## BRIEF
From the first line of the data through the line containing "return columns(x, REAR_Y", return each line exactly.
━━━━━━
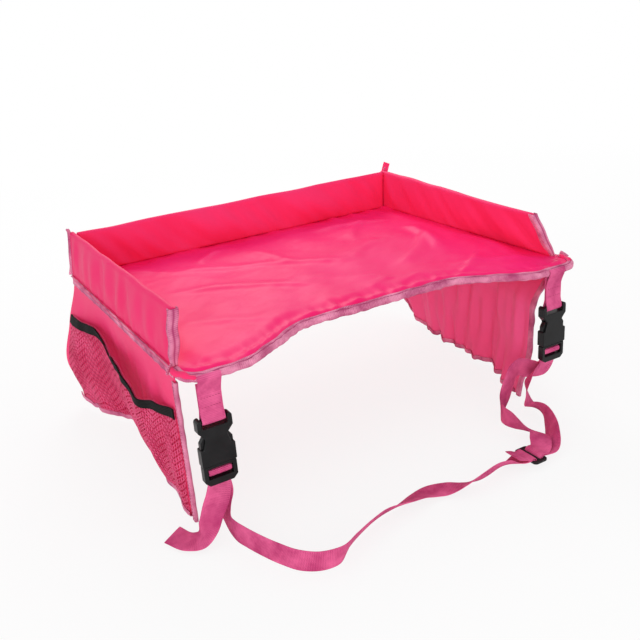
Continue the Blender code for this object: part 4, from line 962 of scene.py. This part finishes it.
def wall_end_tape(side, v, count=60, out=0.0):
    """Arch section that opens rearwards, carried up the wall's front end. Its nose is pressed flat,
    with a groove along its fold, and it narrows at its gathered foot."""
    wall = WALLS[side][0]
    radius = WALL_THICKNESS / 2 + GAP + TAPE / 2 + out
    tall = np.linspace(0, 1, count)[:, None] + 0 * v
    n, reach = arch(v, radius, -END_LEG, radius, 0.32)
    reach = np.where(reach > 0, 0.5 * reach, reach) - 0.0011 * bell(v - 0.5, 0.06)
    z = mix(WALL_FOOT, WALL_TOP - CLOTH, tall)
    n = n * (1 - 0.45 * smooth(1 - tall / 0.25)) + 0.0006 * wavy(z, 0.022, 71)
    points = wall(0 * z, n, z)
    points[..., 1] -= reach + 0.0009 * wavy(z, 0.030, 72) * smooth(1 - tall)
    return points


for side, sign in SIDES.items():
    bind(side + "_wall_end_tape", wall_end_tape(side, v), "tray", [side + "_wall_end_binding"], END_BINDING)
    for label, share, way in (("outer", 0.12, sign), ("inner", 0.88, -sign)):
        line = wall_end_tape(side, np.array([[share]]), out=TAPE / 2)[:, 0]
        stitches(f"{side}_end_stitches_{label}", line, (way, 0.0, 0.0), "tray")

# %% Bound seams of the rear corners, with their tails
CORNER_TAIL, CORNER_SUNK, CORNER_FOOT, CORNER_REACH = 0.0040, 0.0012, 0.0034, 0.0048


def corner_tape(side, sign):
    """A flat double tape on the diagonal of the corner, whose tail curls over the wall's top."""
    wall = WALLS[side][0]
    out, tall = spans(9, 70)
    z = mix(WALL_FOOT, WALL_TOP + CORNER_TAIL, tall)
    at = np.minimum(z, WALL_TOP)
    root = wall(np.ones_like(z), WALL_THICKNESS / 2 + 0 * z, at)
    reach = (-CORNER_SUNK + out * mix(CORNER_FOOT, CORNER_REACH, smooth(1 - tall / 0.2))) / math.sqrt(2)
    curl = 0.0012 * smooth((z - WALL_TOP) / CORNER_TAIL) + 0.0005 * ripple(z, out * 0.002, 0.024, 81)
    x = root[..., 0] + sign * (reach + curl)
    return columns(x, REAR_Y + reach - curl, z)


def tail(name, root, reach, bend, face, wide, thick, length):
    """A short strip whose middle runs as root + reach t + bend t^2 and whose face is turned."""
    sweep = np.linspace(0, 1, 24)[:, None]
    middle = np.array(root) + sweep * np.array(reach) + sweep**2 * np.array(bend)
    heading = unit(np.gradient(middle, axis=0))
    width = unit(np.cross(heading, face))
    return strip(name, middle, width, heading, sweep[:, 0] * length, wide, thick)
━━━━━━
## EXPECTED OUTPUT
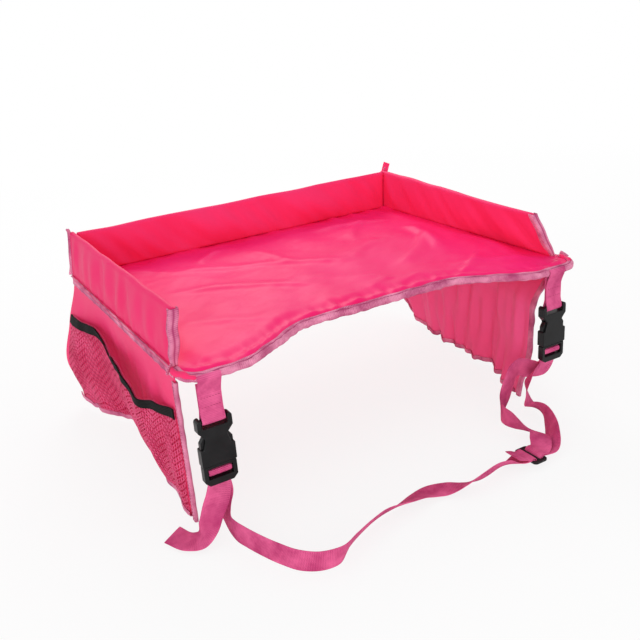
Continue the Blender code for this object: part 4, from line 962 of scene.py. This part finishes it.
def wall_end_tape(side, v, count=60, out=0.0):
    """Arch section that opens rearwards, carried up the wall's front end. Its nose is pressed flat,
    with a groove along its fold, and it narrows at its gathered foot."""
    wall = WALLS[side][0]
    radius = WALL_THICKNESS / 2 + GAP + TAPE / 2 + out
    tall = np.linspace(0, 1, count)[:, None] + 0 * v
    n, reach = arch(v, radius, -END_LEG, radius, 0.32)
    reach = np.where(reach > 0, 0.5 * reach, reach) - 0.0011 * bell(v - 0.5, 0.06)
    z = mix(WALL_FOOT, WALL_TOP - CLOTH, tall)
    n = n * (1 - 0.45 * smooth(1 - tall / 0.25)) + 0.0006 * wavy(z, 0.022, 71)
    points = wall(0 * z, n, z)
    points[..., 1] -= reach + 0.0009 * wavy(z, 0.030, 72) * smooth(1 - tall)
    return points


for side, sign in SIDES.items():
    bind(side + "_wall_end_tape", wall_end_tape(side, v), "tray", [side + "_wall_end_binding"], END_BINDING)
    for label, share, way in (("outer", 0.12, sign), ("inner", 0.88, -sign)):
        line = wall_end_tape(side, np.array([[share]]), out=TAPE / 2)[:, 0]
        stitches(f"{side}_end_stitches_{label}", line, (way, 0.0, 0.0), "tray")

# %% Bound seams of the rear corners, with their tails
CORNER_TAIL, CORNER_SUNK, CORNER_FOOT, CORNER_REACH = 0.0040, 0.0012, 0.0034, 0.0048


def corner_tape(side, sign):
    """A flat double tape on the diagonal of the corner, whose tail curls over the wall's top."""
    wall = WALLS[side][0]
    out, tall = spans(9, 70)
    z = mix(WALL_FOOT, WALL_TOP + CORNER_TAIL, tall)
    at = np.minimum(z, WALL_TOP)
    root = wall(np.ones_like(z), WALL_THICKNESS / 2 + 0 * z, at)
    reach = (-CORNER_SUNK + out * mix(CORNER_FOOT, CORNER_REACH, smooth(1 - tall / 0.2))) / math.sqrt(2)
    curl = 0.0012 * smooth((z - WALL_TOP) / CORNER_TAIL) + 0.0005 * ripple(z, out * 0.002, 0.024, 81)
    x = root[..., 0] + sign * (reach + curl)
    return columns(x, REAR_Y + reach - curl, z)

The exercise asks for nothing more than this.